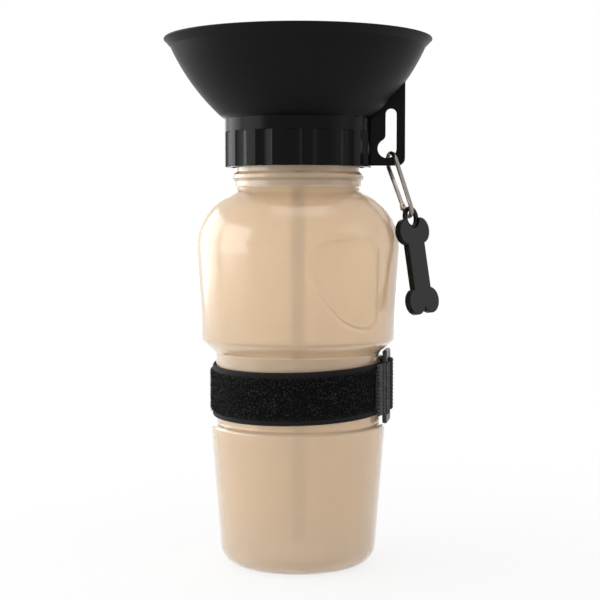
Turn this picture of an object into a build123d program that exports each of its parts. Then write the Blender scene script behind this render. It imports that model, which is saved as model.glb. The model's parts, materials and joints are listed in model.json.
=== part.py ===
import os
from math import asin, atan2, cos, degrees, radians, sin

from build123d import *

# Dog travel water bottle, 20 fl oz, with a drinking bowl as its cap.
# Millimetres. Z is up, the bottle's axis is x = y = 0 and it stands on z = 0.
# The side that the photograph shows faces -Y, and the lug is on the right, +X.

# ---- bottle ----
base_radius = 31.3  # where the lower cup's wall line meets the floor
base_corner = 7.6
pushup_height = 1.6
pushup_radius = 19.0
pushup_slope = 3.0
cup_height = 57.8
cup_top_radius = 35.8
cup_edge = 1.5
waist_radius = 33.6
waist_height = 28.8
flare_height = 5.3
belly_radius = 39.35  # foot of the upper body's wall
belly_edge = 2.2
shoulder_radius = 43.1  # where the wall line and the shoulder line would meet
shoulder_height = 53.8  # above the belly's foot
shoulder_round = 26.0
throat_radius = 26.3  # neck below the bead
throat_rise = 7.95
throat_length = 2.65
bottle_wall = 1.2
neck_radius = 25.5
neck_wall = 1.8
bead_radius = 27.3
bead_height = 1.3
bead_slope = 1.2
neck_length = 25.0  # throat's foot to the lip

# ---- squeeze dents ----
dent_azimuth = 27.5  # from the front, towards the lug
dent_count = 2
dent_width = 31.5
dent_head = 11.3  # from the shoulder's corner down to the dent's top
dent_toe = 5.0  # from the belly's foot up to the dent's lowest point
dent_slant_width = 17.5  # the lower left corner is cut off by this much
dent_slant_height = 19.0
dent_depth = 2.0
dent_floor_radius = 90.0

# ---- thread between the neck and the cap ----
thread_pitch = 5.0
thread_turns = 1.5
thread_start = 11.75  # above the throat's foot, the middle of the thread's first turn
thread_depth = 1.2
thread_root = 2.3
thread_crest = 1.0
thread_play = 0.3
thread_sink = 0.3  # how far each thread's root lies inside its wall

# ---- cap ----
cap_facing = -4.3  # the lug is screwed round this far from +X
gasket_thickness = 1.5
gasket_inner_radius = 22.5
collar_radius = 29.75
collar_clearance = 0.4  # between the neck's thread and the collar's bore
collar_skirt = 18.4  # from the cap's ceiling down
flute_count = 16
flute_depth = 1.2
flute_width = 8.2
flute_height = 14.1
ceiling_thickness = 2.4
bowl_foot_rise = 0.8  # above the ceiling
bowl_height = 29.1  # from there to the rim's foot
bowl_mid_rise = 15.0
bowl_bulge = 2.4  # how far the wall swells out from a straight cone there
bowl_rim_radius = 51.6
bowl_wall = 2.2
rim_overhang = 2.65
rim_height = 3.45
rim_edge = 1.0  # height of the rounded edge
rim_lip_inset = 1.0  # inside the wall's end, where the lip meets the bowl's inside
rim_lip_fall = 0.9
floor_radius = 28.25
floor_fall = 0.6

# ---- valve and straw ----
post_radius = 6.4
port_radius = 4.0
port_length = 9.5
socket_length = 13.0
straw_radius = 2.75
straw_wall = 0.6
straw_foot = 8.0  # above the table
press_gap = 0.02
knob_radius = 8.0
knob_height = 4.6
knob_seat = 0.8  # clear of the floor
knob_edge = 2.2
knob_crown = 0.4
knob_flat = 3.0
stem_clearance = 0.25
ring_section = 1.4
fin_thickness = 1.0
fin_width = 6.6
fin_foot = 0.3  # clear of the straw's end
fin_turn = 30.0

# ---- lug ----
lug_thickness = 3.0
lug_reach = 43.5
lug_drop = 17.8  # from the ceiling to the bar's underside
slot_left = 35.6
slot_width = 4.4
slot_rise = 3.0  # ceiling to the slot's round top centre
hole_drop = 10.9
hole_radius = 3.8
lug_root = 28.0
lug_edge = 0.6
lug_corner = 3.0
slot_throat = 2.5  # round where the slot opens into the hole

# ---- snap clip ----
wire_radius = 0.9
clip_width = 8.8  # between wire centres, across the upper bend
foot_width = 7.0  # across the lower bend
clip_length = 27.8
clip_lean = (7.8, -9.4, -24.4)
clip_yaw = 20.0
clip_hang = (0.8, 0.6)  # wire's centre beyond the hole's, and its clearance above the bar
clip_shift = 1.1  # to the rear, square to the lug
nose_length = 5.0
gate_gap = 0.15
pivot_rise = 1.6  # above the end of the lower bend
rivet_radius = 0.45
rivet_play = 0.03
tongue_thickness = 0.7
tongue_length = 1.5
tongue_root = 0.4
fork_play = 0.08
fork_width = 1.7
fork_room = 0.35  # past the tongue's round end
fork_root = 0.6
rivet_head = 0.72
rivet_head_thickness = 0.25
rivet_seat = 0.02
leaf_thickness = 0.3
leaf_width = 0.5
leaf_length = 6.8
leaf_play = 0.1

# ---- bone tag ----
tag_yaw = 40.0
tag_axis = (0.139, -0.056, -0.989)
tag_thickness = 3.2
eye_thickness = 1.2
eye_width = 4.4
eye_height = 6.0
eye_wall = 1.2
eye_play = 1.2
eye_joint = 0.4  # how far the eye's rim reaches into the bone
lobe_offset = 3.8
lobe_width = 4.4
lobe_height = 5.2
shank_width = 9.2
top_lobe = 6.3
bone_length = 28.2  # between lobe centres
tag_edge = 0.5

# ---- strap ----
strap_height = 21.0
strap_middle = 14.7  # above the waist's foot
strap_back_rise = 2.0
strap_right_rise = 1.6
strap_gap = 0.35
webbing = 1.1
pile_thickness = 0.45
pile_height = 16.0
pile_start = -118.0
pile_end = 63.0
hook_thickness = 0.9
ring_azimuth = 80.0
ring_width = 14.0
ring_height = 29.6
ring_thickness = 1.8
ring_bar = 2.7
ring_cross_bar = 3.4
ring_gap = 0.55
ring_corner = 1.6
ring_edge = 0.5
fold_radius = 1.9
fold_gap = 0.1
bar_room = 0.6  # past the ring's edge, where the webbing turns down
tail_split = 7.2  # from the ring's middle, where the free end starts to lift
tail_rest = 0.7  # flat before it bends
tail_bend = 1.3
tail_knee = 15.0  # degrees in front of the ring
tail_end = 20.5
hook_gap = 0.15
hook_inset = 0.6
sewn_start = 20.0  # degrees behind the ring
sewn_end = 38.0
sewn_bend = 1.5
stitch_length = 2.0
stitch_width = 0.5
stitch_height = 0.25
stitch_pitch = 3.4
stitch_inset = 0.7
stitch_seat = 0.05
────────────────
Exercise. Reproduce the listing above verbatim, from first line to last.

Worked answer.
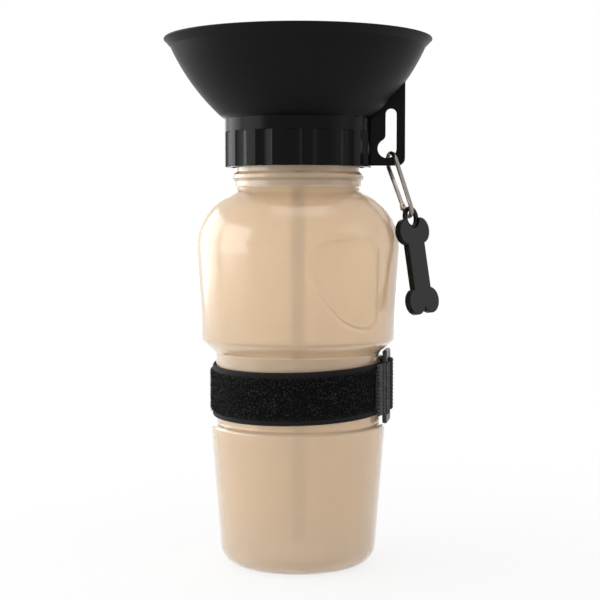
Turn this picture of an object into a build123d program that exports each of its parts. Then write the Blender scene script behind this render. It imports that model, which is saved as model.glb. The model's parts, materials and joints are listed in model.json.
=== part.py ===
import os
from math import asin, atan2, cos, degrees, radians, sin

from build123d import *

# Dog travel water bottle, 20 fl oz, with a drinking bowl as its cap.
# Millimetres. Z is up, the bottle's axis is x = y = 0 and it stands on z = 0.
# The side that the photograph shows faces -Y, and the lug is on the right, +X.

# ---- bottle ----
base_radius = 31.3  # where the lower cup's wall line meets the floor
base_corner = 7.6
pushup_height = 1.6
pushup_radius = 19.0
pushup_slope = 3.0
cup_height = 57.8
cup_top_radius = 35.8
cup_edge = 1.5
waist_radius = 33.6
waist_height = 28.8
flare_height = 5.3
belly_radius = 39.35  # foot of the upper body's wall
belly_edge = 2.2
shoulder_radius = 43.1  # where the wall line and the shoulder line would meet
shoulder_height = 53.8  # above the belly's foot
shoulder_round = 26.0
throat_radius = 26.3  # neck below the bead
throat_rise = 7.95
throat_length = 2.65
bottle_wall = 1.2
neck_radius = 25.5
neck_wall = 1.8
bead_radius = 27.3
bead_height = 1.3
bead_slope = 1.2
neck_length = 25.0  # throat's foot to the lip

# ---- squeeze dents ----
dent_azimuth = 27.5  # from the front, towards the lug
dent_count = 2
dent_width = 31.5
dent_head = 11.3  # from the shoulder's corner down to the dent's top
dent_toe = 5.0  # from the belly's foot up to the dent's lowest point
dent_slant_width = 17.5  # the lower left corner is cut off by this much
dent_slant_height = 19.0
dent_depth = 2.0
dent_floor_radius = 90.0

# ---- thread between the neck and the cap ----
thread_pitch = 5.0
thread_turns = 1.5
thread_start = 11.75  # above the throat's foot, the middle of the thread's first turn
thread_depth = 1.2
thread_root = 2.3
thread_crest = 1.0
thread_play = 0.3
thread_sink = 0.3  # how far each thread's root lies inside its wall

# ---- cap ----
cap_facing = -4.3  # the lug is screwed round this far from +X
gasket_thickness = 1.5
gasket_inner_radius = 22.5
collar_radius = 29.75
collar_clearance = 0.4  # between the neck's thread and the collar's bore
collar_skirt = 18.4  # from the cap's ceiling down
flute_count = 16
flute_depth = 1.2
flute_width = 8.2
flute_height = 14.1
ceiling_thickness = 2.4
bowl_foot_rise = 0.8  # above the ceiling
bowl_height = 29.1  # from there to the rim's foot
bowl_mid_rise = 15.0
bowl_bulge = 2.4  # how far the wall swells out from a straight cone there
bowl_rim_radius = 51.6
bowl_wall = 2.2
rim_overhang = 2.65
rim_height = 3.45
rim_edge = 1.0  # height of the rounded edge
rim_lip_inset = 1.0  # inside the wall's end, where the lip meets the bowl's inside
rim_lip_fall = 0.9
floor_radius = 28.25
floor_fall = 0.6

# ---- valve and straw ----
post_radius = 6.4
port_radius = 4.0
port_length = 9.5
socket_length = 13.0
straw_radius = 2.75
straw_wall = 0.6
straw_foot = 8.0  # above the table
press_gap = 0.02
knob_radius = 8.0
knob_height = 4.6
knob_seat = 0.8  # clear of the floor
knob_edge = 2.2
knob_crown = 0.4
knob_flat = 3.0
stem_clearance = 0.25
ring_section = 1.4
fin_thickness = 1.0
fin_width = 6.6
fin_foot = 0.3  # clear of the straw's end
fin_turn = 30.0

# ---- lug ----
lug_thickness = 3.0
lug_reach = 43.5
lug_drop = 17.8  # from the ceiling to the bar's underside
slot_left = 35.6
slot_width = 4.4
slot_rise = 3.0  # ceiling to the slot's round top centre
hole_drop = 10.9
hole_radius = 3.8
lug_root = 28.0
lug_edge = 0.6
lug_corner = 3.0
slot_throat = 2.5  # round where the slot opens into the hole

# ---- snap clip ----
wire_radius = 0.9
clip_width = 8.8  # between wire centres, across the upper bend
foot_width = 7.0  # across the lower bend
clip_length = 27.8
clip_lean = (7.8, -9.4, -24.4)
clip_yaw = 20.0
clip_hang = (0.8, 0.6)  # wire's centre beyond the hole's, and its clearance above the bar
clip_shift = 1.1  # to the rear, square to the lug
nose_length = 5.0
gate_gap = 0.15
pivot_rise = 1.6  # above the end of the lower bend
rivet_radius = 0.45
rivet_play = 0.03
tongue_thickness = 0.7
tongue_length = 1.5
tongue_root = 0.4
fork_play = 0.08
fork_width = 1.7
fork_room = 0.35  # past the tongue's round end
fork_root = 0.6
rivet_head = 0.72
rivet_head_thickness = 0.25
rivet_seat = 0.02
leaf_thickness = 0.3
leaf_width = 0.5
leaf_length = 6.8
leaf_play = 0.1

# ---- bone tag ----
tag_yaw = 40.0
tag_axis = (0.139, -0.056, -0.989)
tag_thickness = 3.2
eye_thickness = 1.2
eye_width = 4.4
eye_height = 6.0
eye_wall = 1.2
eye_play = 1.2
eye_joint = 0.4  # how far the eye's rim reaches into the bone
lobe_offset = 3.8
lobe_width = 4.4
lobe_height = 5.2
shank_width = 9.2
top_lobe = 6.3
bone_length = 28.2  # between lobe centres
tag_edge = 0.5

# ---- strap ----
strap_height = 21.0
strap_middle = 14.7  # above the waist's foot
strap_back_rise = 2.0
strap_right_rise = 1.6
strap_gap = 0.35
webbing = 1.1
pile_thickness = 0.45
pile_height = 16.0
pile_start = -118.0
pile_end = 63.0
hook_thickness = 0.9
ring_azimuth = 80.0
ring_width = 14.0
ring_height = 29.6
ring_thickness = 1.8
ring_bar = 2.7
ring_cross_bar = 3.4
ring_gap = 0.55
ring_corner = 1.6
ring_edge = 0.5
fold_radius = 1.9
fold_gap = 0.1
bar_room = 0.6  # past the ring's edge, where the webbing turns down
tail_split = 7.2  # from the ring's middle, where the free end starts to lift
tail_rest = 0.7  # flat before it bends
tail_bend = 1.3
tail_knee = 15.0  # degrees in front of the ring
tail_end = 20.5
hook_gap = 0.15
hook_inset = 0.6
sewn_start = 20.0  # degrees behind the ring
sewn_end = 38.0
sewn_bend = 1.5
stitch_length = 2.0
stitch_width = 0.5
stitch_height = 0.25
stitch_pitch = 3.4
stitch_inset = 0.7
stitch_seat = 0.05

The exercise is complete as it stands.